August 17, 2009

Worrying about Goldman

After my post last month regarding Goldman's earnings, I got an email from a friend who sent me the link to this article over at Salon. Reich gets pretty close...

But in another respect, Goldman's resurgence should send shivers down the backs of every hardworking American who has lost a large chunk of retirement savings in this economic debacle, as well as the millions who have lost their jobs. Why? Because Goldman's high-risk business model hasn't changed one bit from what it was before the implosion of Wall Street. Goldman is still wagering its capital and fueling giant bets with lots of borrowed money. While its rivals have pared back risks, Goldman has increased them. And its renewed success at this old game will only encourage other big banks to go back into it.
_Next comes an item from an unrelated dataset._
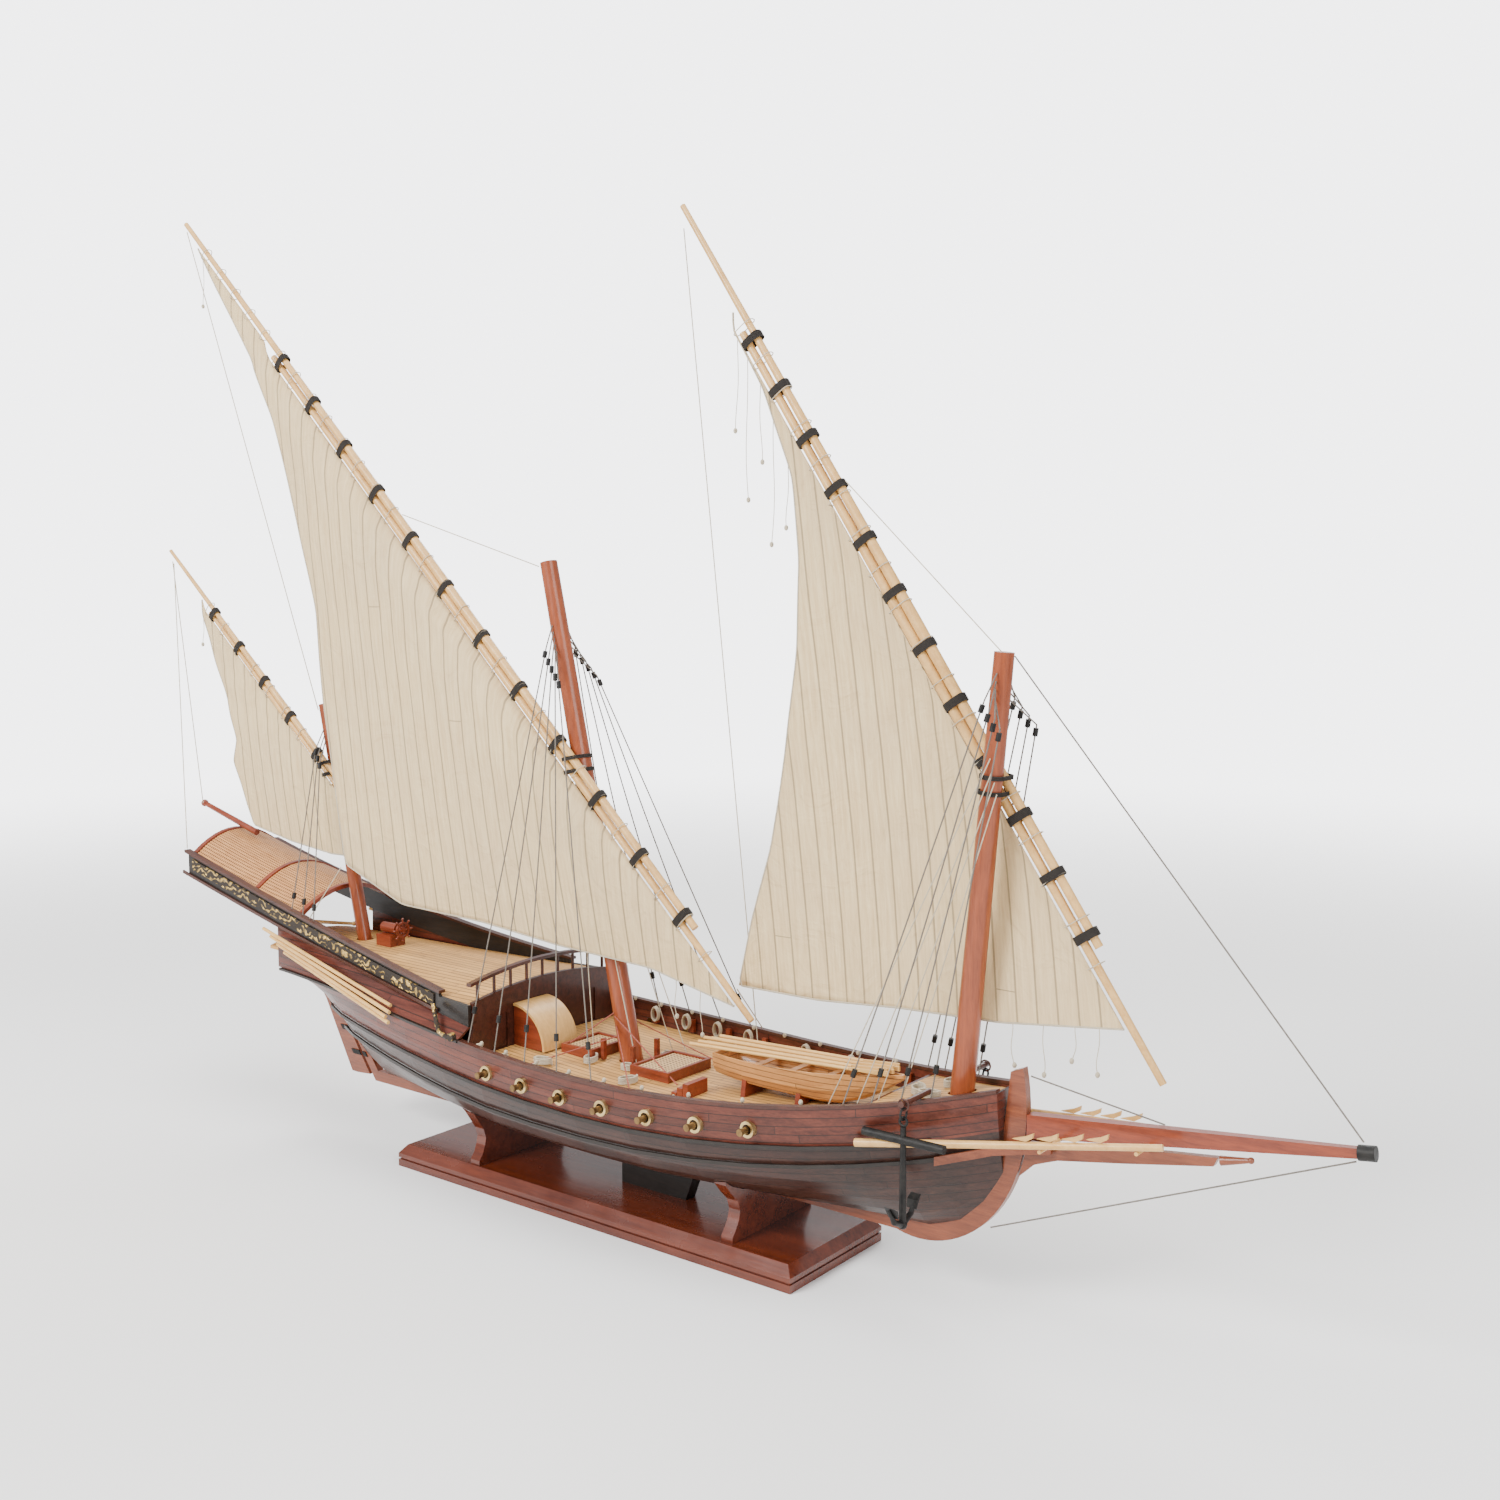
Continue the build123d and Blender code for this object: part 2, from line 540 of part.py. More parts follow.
# ---------------------------------------------------------------- deck furniture, guns and boats
def make_waist_furniture():
    front = BULKHEAD_X + 2.0
    low = deck_top(front + 14) + 0.2
    hood = rod((front, -28, low), (front, 2, low), 27.0) - rod((front, -29, low), (front, 3, low), 25.4)
    hood &= box_at((front + 20, -13, low + 20), (40, 40, 40))
    keep("companion_hood", clear_of(hood, "waist_deck"))
    joinery = []
    for y in (-26.6, 0.6):
        cheek = rod((front, y - 0.7, low), (front, y + 0.7, low), 25.3)
        joinery.append(cheek & box_at((front + 20, y, low + 20), (40, 40, 40)))
    gratings = []
    for x, size, height in ((-24.0, (26, 34), 5.0), (38.0, (30, 40), 5.0)):
        base = deck_top(x)
        ring = box_at((x, 0, base + height / 2), (size[0], size[1], height + 2))
        ring -= box_at((x, 0, base + height / 2), (size[0] - 4, size[1] - 4, height + 4))
        joinery.append(ring)
        gratings.append(box_at((x, 0, base + height - 0.9), (size[0] - 4.6, size[1] - 4.6, 1.6)))
    for i in range(3):
        joinery.append(box_at((70.0 + 4.2 * i, -26, deck_top(70) + 0.6 + 1.5 * i), (3.8, 18, 3.2 + 3.0 * i)))
    joinery = [clear_of(piece, "waist_deck", "companion_hood") for piece in joinery]
    posts = []
    for x in spread(-34.0, 180.0, 8):
        half = side_half(x, deck_top(x), PLANK) - 2.4
        posts.append(box_at((x, half, deck_top(x) + 4.4), (3.2, 2.4, 8.2)))
    for x in (-6.6, 17.6):
        for y in (-11.0, 11.0):
            joinery.append(box_at((x, y, deck_top(x) + 7.2), (2.6, 2.6, 13.0)))
    keep("deck_joinery", *joinery, *both_sides(posts))
    keep("hatch_gratings", *gratings)


def make_guns():
    barrels, wreaths = [], []
    for x in GUN_X:
        side, z = gun_spot(x)
        outer, inner = side + 8.0, side - PLANK
        barrel = rod((x, inner, z), (x, outer, z), 2.1, 1.5) + rod((x, outer - 1.6, z), (x, outer, z), 2.0)
        barrels.append(barrel)
        ring = rod((x, side - 2, z), (x, side + 1.7, z), 4.5) - rod((x, side - 3, z), (x, side + 3, z), 2.9)
        ring = clear_of(ring, "hull_planking") - inside_hull(x)
        wreaths.append(ring)
    keep("gun_barrels", *both_sides(barrels))
    keep("gunport_wreaths", *both_sides([solid for ring in wreaths for solid in ring.solids() if solid.volume > 5]))


def inside_hull(x):
    """Room inboard of the planking's outer face beside a gun port."""
    side, z = gun_spot(x)
    return box_at((x, side / 2 - 1.2, z), (14, side - 1.0, 14))


def make_boat():
    first, last, base = 80.0, 203.0, sheer_z(140) - WAIST_DEPTH + 4.0

    def body(inset):
        faces = []
        for x in spread(first + inset, last - 1.5 * inset, 11):
            t = (x - first) / (last - first)
            half = 17.5 * (1 - abs(2 * t - 0.85) ** 2.6 * 0.46) - inset
            floor = base + 20.5 * share((t - 0.62) / 0.38) ** 1.8 + 2.0 * share((0.3 - t) / 0.3) ** 2 + inset
            top = base + 15.0 + 6.5 * t + 1.5 * (2 * t - 1) ** 2
            half = max(half * (1 - share((t - 0.55) / 0.45) ** 2.2), 1.6 - inset)
            deep = top - floor
            shape = [(half, top + (3 if inset else 0)), (half * 0.96, floor + 0.5 * deep),
                     (half * 0.72, floor + 0.18 * deep), (0.45 * half, floor + 0.05 * deep), (0, floor)]
            points = [(x, y, z) for y, z in shape] + [(x, -y, z) for y, z in shape[-2::-1]]
            faces.append(make_face(Polyline(*points, close=True)))
        return loft(faces, ruled=True)

    hull, room = body(0.0), body(1.2)
    thwarts = []
    for x in (108.0, 130.0, 152.0):
        thwarts.append(box_at((x, 0, base + 12.5), (4.0, 60, 1.0)) & body(1.25))
    keep("ships_boat", hull - room, *thwarts)
    chocks = []
    for x in (104.0, 142.0):
        foot = deck_top(x)
        wedge = yz_plate([(-15, foot - 1), (15, foot - 1), (13, base + 6), (-13, base + 6)], 3.0, x)
        chocks.append(clear_of(wedge, "waist_deck") - hull - room)
    PIECES["deck_joinery"] += [solid for chock in chocks for solid in chock.solids() if solid.volume > 5]
    sweeps = []
    for i in range(6):
        y = -10.5 + 4.2 * i
        z = base + 20.0 + (0.9 if i % 2 else 0.0)
        oar = rod((62.0 + 3 * (i % 3), y, z - 1.6), (172.0, y * 0.7, z + 2.6), 1.0)
        blade = xz_plate([(171, z + 2.0), (197 - 2 * (i % 2), z + 3.0), (197 - 2 * (i % 2), z + 5.4),
                          (171, z + 3.4)], 1.2, y * 0.7)
        sweeps.append(oar + blade)
    keep("boat_sweeps", *sweeps)


def make_stowed_sweeps():
    """Long sweeps lashed outboard along each quarter side."""
    sweeps = []
    for i in range(4):
        ends = []
        for x, z in ((-300.0 + 9 * i, 141.6 - 4.4 * i), (-141.0 + 3 * (i % 2), 114.8 - 3.2 * i)):
            ends.append((x, quarter_half(x, z) + 4.6, z))
        sweeps.append(rod(ends[0], ends[1], 1.2))
    keep("stowed_sweeps", *both_sides(sweeps))


def make_anchors():
    x, y, z = ANCHOR
    foot = z - 61.5
    iron = rod((x, y, z - 10.4), (x, y, foot), 1.5, 1.9) + Pos(x, y, foot) * Sphere(2.5)
    for side in (-1, 1):
        elbow = (x, y + side * 8, foot + 3.5)
        tip = (x, y + side * 13, foot + 11.0)
        fluke = [(y + side * 8.6, foot + 6), (y + side * 13, foot + 12.6), (y + side * 9.2, foot + 10.4)]
        iron += rod((x, y, foot), elbow, 1.8, 1.5)
        iron += Pos(*elbow) * Sphere(1.5)
        iron += rod(elbow, tip, 1.5, 0.7)
        iron += yz_plate(fluke, 6.0, x)
    iron += Pos(x, y, z - 7.75) * Rot(90, 0, 0) * Torus(2.2, 0.7)
    stock = rod((x - 24, y, z - 17.4), (x + 24, y, z - 17.4), 2.3) - iron
    ring = Pos(x, y, z - 3.9) * Rot(0, 90, 0) * Torus(3.0, 0.6)
    keep("anchor_port", iron, stock, ring)
    keep("anchor_starboard", mirrored(iron), mirrored(stock), mirrored(ring))
    beam = rod((x, 17.0, z + 1.6), (x, y + 2.4, z + 1.6), 1.6)
    sling = Pos(x, y, z + 0.9) * Rot(90, 0, 0) * Torus(2.9, 0.5)
    keep("catheads", *both_sides([beam, sling]))


# ---------------------------------------------------------------- masts, yards, sails
def make_mast(name):
    deck, head, deck_r, head_r, heel_z = MASTS[name]
    keep(f"{name}_mast", rod(mast_point(name, heel_z), head, deck_r, head_r))


def mast_radius(name, z):
    deck, head, deck_r, head_r, heel_z = MASTS[name]
    return deck_r + (head_r - deck_r) * (z - heel_z) / (head.Z - heel_z)


def yard_frame(name):
    """Both ends of the yard's centre line and the directions along it and up across it."""
    side, peak, heel, radius = YARDS[name][:4]
    y = side * (MASTS[name][3] + 0.6 + radius + YARD_GAP)
    a, b = Vector(peak[0], y, peak[1]), Vector(heel[0], y, heel[1])
    along = (b - a).normalized()
    return a, b, along, Vector(-along.Z, 0, along.X)


def yard_cross_z(name):
    """Height at which the yard crosses its mast."""
    a, _, along, _ = yard_frame(name)
    deck, head = MASTS[name][:2]
    lean = (head.X - deck.X) / (head.Z - deck.Z)
    steep = along.X / along.Z
    return (a.X - deck.X + lean * deck.Z - steep * a.Z) / (lean - steep)


def make_yard(name):
    radius, lap_start, lap_end, count = YARDS[name][3:]
    a, b, along, across = yard_frame(name)
    up = across * (radius + 0.02)
    middle, lap_a, lap_b = (a + (b - a) * t for t in (0.52, lap_start, lap_end))
    upper = rod(a + up, middle + up, radius * 0.55, radius) + rod(middle + up, lap_b + up, radius, radius * 0.72)
    lower = rod(lap_a - up, middle - up, radius * 0.72, radius) + rod(middle - up, b - up, radius, radius * 0.62)
    keep(f"{name}_yard", upper, lower)
    bands = []
    for t in spread(0.02, 0.98, count):
        start = lap_a + (lap_b - lap_a) * t - along * (WOOLDING / 2)
        plane = Plane(origin=start, x_dir=across, z_dir=along)
        band = extrude(plane * SlotCenterToCenter(2 * radius, 2 * radius + 1.6), amount=WOOLDING)
        bands.append(band - extrude(plane * SlotCenterToCenter(2 * radius, 2 * radius + 0.1), amount=WOOLDING))

    deck, head = MASTS[name][:2]
    height = yard_cross_z(name)
    inner, reach = mast_radius(name, height) + 0.5, abs(a.Y) - 0.6
    side = YARDS[name][0]
    for shift in (-5.0, 3.0):
        plane = Plane(origin=mast_point(name, height), x_dir=(0, side, 0), z_dir=(head - deck).normalized())
        plane = plane.offset(shift)
        outline = Circle(inner + 1.2) + Pos(reach / 2, 0) * Rectangle(reach, 2 * inner + 2.4)
        room = Circle(inner) + Pos(reach / 2, 0) * Rectangle(reach + 1, 2 * inner)
        loop = extrude(plane * outline, amount=2.0) - extrude(plane * room, amount=2.0)
        loop -= rod(a + up, b + up, radius + 0.1) + rod(a - up, b - up, radius + 0.1)
        for band in bands:
            loop -= band
        bands += [solid for solid in loop.solids() if solid.volume > 6]
    keep(f"{name}_lashings", *bands)


def make_sail(name):
    """A flat panel below the yard, a little clear of its spars."""
    side, radius = YARDS[name][0], YARDS[name][3]
    a, _, along, across = yard_frame(name)
    edge = [Vector(x, a.Y, z) for x, z in SAILS[name]]
    drop = across * -(2 * radius + 1.0)
    first, last = (a + along * (point - a).dot(along) + drop for point in (edge[0], edge[-1]))
    points = [(first.X, first.Z)] + SAILS[name][1:-1] + [(last.X, last.Z)]
    panel = xz_plate(points, SAIL_THICK, a.Y)
    panel = panel.rotate(Axis(first, last - first), side * SAIL_TILT[name])
    keep(f"{name}_sail", panel)


# ---------------------------------------------------------------- rigging
def rail_point(x, side):
    """Where a shroud is made fast: on the gunwale, or on the quarter rail."""
    if x < BOARD_START_X:
        return (x, side * (rail_half(x) - 1.0), rail_z(x) + 2.6)
    return (x, side * (sheer_half(x) - 1.2), sheer_z(x) + 2.5)


def make_shrouds():
    ropes, blocks = [], []
    for name, feet in SHROUDS.items():
        knee_x, knee_y, knee_z = PENDANT[name]
        for side in (-1, 1):
            for i, x in enumerate(feet):
                knee = (knee_x + 3.6 * i, side * (knee_y + 1.2 * i), knee_z - 4.6 * i)
                top_z = knee_z + 13.0 - 4.0 * i
                top = mast_point(name, top_z) + Vector(0, side * (mast_radius(name, top_z) + ROPE_R + 0.1), 0)
                foot = rail_point(x, side)
                lower = between(knee, foot, 0.92)
                ropes.append(rod(top, knee, ROPE_R) + rod(knee, foot, ROPE_R))
                for centre in (between(knee, foot, 0.02), lower):
                    plane = Plane(origin=centre, z_dir=Vector(*foot) - Vector(*knee))
                    blocks.append(plane * (Cylinder(1.4, 4.2) - Cylinder(ROPE_R + 0.1, 6)))
    keep("shrouds", *ropes)
    blocks = [clear_of(block, "shrouds") for block in blocks]
    keep("shroud_blocks", *[solid for block in blocks for solid in block.solids() if solid.volume > 3])


def on_yard(name, t, out):
    a, b, _, across = yard_frame(name)
    return a + (b - a) * t + across * out


def make_lines():
    """Stays, which nothing moves, and lines that lead from a yard or a sail to the ship."""
    main, fore, mizzen = (MASTS[name][1] for name in MASTS)
    keep("stays",
         rod(fore + Vector(5.9, 0, -2), (441, 0, 131.4), ROPE_R),
         rod((256.0, 0, 46.4), (438.0, 0, 122.0), ROPE_R),
         rod((277.8, 0, 131), (349, 0, 120.4), ROPE_R))
    above = 2 * YARDS["main"][3] + 1.2
    peak = on_yard("main", 0.006, -0.4)
    clew = Vector(-245.5, -20.6, 187.5)
    keep("main_running_lines",
         rod(on_yard("main", 0.44, above), main + Vector(-2, -6.6, -3), LINE_R),
         rod(peak, mizzen + Vector(-1, -4.9, -4), LINE_R),
         rod(clew, rail_point(-251, -1), LINE_R))
    peak = on_yard("fore", 0.02, -3.4)
    keep("fore_running_lines",
         rod(on_yard("fore", 0.36, above), fore + Vector(-2, 6.4, -3), LINE_R),
         rod(peak, (88, 24, deck_top(88) + 0.2), LINE_R),
         rod((81.5, peak.Y, 144.5), rail_point(52, 1), LINE_R))
    peak = on_yard("mizzen", 0.02, -2.8)
    keep("mizzen_running_lines",
         rod(peak, (-436, -3.6, 216.5), LINE_R),
         rod(peak + Vector(1.6, 0, -1.6), rail_point(-404, -1), LINE_R))


make_stand()
make_hull()
make_upper_works()
make_decks()
make_poop()
make_head()
make_rudder()
make_helm()
make_waist_furniture()
make_guns()
make_boat()
make_stowed_sweeps()
make_anchors()
for mast in MASTS:
    make_mast(mast)
    make_yard(mast)
    make_sail(mast)
make_shrouds()
make_lines()

os.makedirs("parts", exist_ok=True)
for name, solids in PIECES.items():
    export_step(Compound(children=solids), f"parts/{name}.step")
    print(name, len(solids), round(sum(solid.volume for solid in solids) / 1000, 3), "cm3")
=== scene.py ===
# %% [markdown]
# # A xebec on its stand
# This lesson dresses a three-masted display model. Its frame, made as solid parts, comes in first:
# hull, decks, masts and yards are already the right shape, so most of them only need a good finish.
# Cloth and cord can't be left as stiff solids, so those are modelled again further down.

import math

import bpy
import numpy as np
from mathutils import Matrix, Vector


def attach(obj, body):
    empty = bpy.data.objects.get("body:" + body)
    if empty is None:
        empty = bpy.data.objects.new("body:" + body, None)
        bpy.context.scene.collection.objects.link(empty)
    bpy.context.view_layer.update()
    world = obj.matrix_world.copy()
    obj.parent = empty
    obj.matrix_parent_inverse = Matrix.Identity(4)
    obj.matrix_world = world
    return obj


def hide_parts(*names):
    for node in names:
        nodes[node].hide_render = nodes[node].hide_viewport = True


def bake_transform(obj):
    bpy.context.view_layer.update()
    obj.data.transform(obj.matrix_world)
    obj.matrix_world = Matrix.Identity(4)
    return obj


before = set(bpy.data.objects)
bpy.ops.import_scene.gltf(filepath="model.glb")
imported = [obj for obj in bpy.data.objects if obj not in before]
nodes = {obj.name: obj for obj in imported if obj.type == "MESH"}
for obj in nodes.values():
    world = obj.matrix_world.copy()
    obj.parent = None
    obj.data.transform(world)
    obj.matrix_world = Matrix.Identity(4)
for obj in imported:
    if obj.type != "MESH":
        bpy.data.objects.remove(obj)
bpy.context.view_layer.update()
bpy.ops.object.select_all(action="DESELECT")
print("frame pieces:", len(nodes))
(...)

"Our model really never changed, we've said very consistently that our business model remained the same," Goldman's chief financial officer tells Bloomberg News. Value-at-risk -- a statistical measure of how much the firm's trading operations could lose in a day -- rose to an average of $245 million in the second quarter from $240 million in the first quarter. In the second quarter of 2008, VaR averaged $184 million.

Meanwhile, Goldman is still depending on $28 billion in outstanding debt issued cheaply with the backing of the Federal Deposit Insurance Corp. Which means you and I are still indirectly funding Goldman's high-risk operations.

This actually hits on some of my issues with GS right now. First off, the inordinate dependence on proprietary trading. This isn't making commissions executing trades (small and large) for investors and funds. This is Goldman's traders playing with Goldman's money. And they have to make a lot of money to compensate for higher costs of funding (from all that government-backed debt which we'll get to in a moment) which means they have to make some really large, directional bets. That's OK for an insurance company with a large float of paid in capital (or, in industry parlance, float) from premiums, not good for an investment bank. Which leads me to think the VAR is way understated. I'd love to see the actual numbers used to calculate the VAR.

As for the debt, GS has issued a lot of debt guaranteed by the FDIC since they are now a depository. That's long term capital which means they aren't as dependent on commercial paper (CP) and repo agreements, most of which can dry up quickly. Which is what happened in the wake of the disastrous decision to let Lehman go to BK... it wasn't that Lehman represented systemic risk (it's book was unwound fairly painlessly), it was the shock to the funding market that meant the government may not step in to save anyone. Which made the CP and repo's go away and caused a cash crunch at Goldman as they suddenly could not longer use that money to float their balance sheet. Technically, this isn't a horrible thing but it definitely means their cost of funding has gone up which means, again, they have to take outsized risks.

One other thing that's worried me is the fact that Goldman is now a depository. They have no retail network and no experience in retail banking. Further, considering their business model, would YOU feel comfortable keeping your checking account there?

Finally, GS management seems almost proud of the fact that they are not returning to their fee based roots. In short, they are doubling down and turning their backs on what made them successful. While it's not a prescription for disaster, it sure as hell doesn't leave me with an excessively high comfort level.